___ SOURCE MATERIAL ___

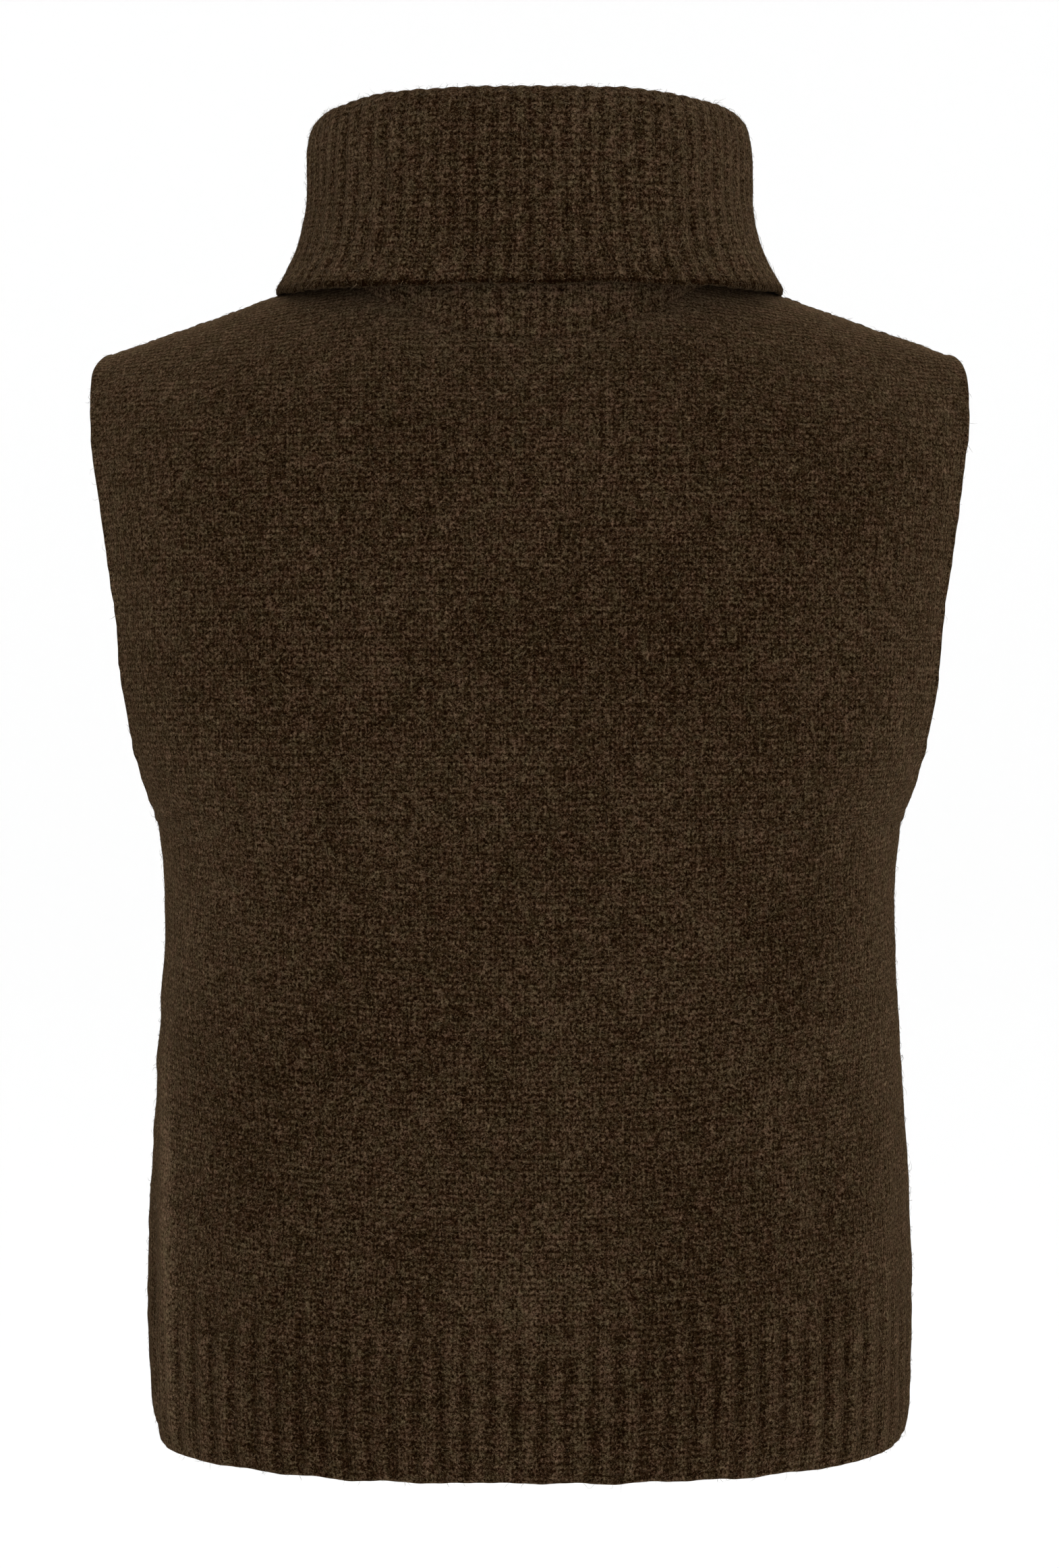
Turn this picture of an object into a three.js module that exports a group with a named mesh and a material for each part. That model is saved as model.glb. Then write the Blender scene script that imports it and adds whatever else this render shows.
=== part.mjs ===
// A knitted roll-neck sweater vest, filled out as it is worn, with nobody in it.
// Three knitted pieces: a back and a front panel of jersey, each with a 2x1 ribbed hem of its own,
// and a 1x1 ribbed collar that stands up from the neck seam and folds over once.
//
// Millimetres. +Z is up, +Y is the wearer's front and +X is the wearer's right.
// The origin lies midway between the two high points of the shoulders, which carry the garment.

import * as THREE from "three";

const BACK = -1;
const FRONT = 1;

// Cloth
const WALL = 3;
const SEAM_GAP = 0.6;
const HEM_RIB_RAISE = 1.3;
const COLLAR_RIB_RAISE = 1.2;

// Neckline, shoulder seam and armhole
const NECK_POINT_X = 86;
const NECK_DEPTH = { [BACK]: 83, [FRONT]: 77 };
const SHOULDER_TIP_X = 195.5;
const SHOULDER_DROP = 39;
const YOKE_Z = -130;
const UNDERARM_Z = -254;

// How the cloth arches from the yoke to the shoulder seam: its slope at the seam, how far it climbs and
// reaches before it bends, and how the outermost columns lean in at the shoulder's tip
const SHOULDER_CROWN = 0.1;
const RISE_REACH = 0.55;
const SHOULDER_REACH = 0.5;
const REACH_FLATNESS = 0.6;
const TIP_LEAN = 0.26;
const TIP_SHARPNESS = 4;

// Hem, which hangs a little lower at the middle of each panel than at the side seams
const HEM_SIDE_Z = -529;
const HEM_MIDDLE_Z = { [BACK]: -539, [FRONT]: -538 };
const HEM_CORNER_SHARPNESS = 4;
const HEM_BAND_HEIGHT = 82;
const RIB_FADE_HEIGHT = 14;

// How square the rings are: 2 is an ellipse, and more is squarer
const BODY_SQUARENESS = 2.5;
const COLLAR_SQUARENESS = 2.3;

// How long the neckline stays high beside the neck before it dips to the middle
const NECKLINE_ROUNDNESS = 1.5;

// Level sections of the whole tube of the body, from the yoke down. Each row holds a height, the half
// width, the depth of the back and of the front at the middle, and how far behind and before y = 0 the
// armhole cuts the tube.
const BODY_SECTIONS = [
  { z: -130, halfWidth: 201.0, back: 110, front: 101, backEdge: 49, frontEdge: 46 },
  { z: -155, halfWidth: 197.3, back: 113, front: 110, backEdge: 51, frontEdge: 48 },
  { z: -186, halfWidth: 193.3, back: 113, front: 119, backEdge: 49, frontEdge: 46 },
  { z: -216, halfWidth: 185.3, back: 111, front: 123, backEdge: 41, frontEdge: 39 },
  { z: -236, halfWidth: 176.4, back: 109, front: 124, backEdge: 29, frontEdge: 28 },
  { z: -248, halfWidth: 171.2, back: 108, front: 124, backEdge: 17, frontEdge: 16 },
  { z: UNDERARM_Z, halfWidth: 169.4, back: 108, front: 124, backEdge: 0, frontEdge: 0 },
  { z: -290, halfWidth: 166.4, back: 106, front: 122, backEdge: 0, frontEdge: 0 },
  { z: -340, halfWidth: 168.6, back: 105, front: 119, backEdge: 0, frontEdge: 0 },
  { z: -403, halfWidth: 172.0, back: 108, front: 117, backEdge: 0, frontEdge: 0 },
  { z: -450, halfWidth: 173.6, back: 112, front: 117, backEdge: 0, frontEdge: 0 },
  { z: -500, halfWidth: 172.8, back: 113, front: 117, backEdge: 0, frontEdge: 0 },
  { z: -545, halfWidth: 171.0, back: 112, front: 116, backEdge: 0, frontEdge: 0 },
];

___

PROBLEM TO SOLVE
Count each line where the string "with" occurs, and write only the number.

OUTPUT OF THE TASK
3